### The task
Using the records provided below, locate and copy each line that contains the word "this".
[START OF Data supplied]
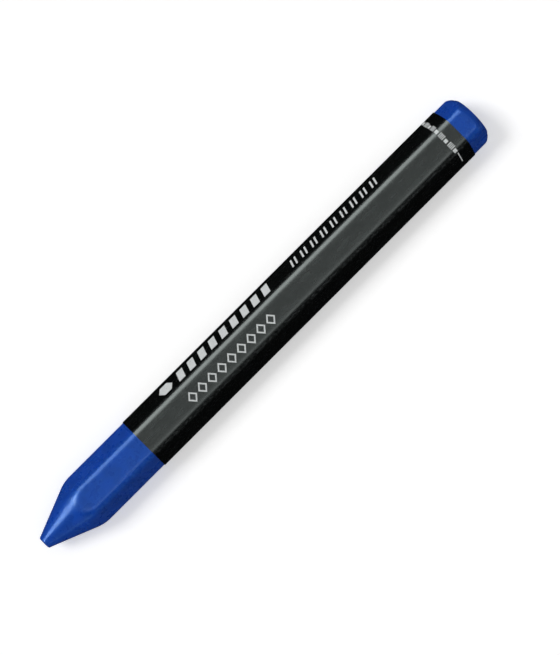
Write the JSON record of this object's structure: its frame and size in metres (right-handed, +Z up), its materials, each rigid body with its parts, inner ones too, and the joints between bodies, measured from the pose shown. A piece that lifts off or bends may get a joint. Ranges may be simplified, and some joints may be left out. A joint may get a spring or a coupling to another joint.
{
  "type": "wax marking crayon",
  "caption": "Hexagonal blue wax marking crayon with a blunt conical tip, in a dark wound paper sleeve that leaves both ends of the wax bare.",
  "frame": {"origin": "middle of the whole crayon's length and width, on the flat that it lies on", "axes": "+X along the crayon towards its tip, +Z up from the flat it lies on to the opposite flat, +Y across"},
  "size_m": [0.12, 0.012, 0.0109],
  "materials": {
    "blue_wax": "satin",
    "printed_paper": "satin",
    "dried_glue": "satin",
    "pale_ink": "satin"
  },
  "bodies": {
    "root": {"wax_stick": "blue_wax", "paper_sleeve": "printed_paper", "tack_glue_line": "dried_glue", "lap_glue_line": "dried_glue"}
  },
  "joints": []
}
[END OF Data supplied]
[START OF Data supplied]
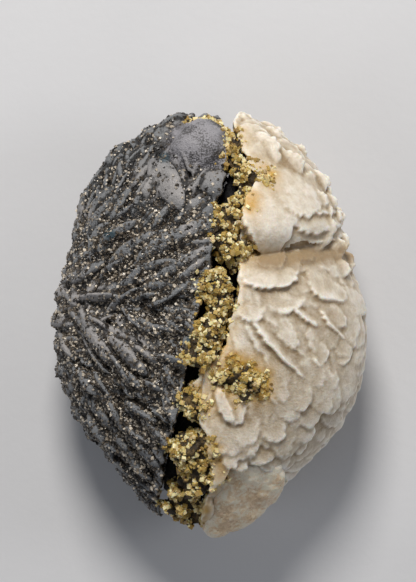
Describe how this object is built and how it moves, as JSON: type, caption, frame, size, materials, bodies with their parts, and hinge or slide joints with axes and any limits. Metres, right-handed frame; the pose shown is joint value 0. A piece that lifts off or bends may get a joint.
[END OF Data supplied]
### Solution below
Write the JSON record of this object's structure: its frame and size in metres (right-handed, +Z up), its materials, each rigid body with its parts, inner ones too, and the joints between bodies, measured from the pose shown. A piece that lifts off or bends may get a joint. Ranges may be simplified, and some joints may be left out. A joint may get a spring or a coupling to another joint.
Describe how this object is built and how it moves, as JSON: type, caption, frame, size, materials, bodies with their parts, and hinge or slide joints with axes and any limits. Metres, right-handed frame; the pose shown is joint value 0. A piece that lifts off or bends may get a joint.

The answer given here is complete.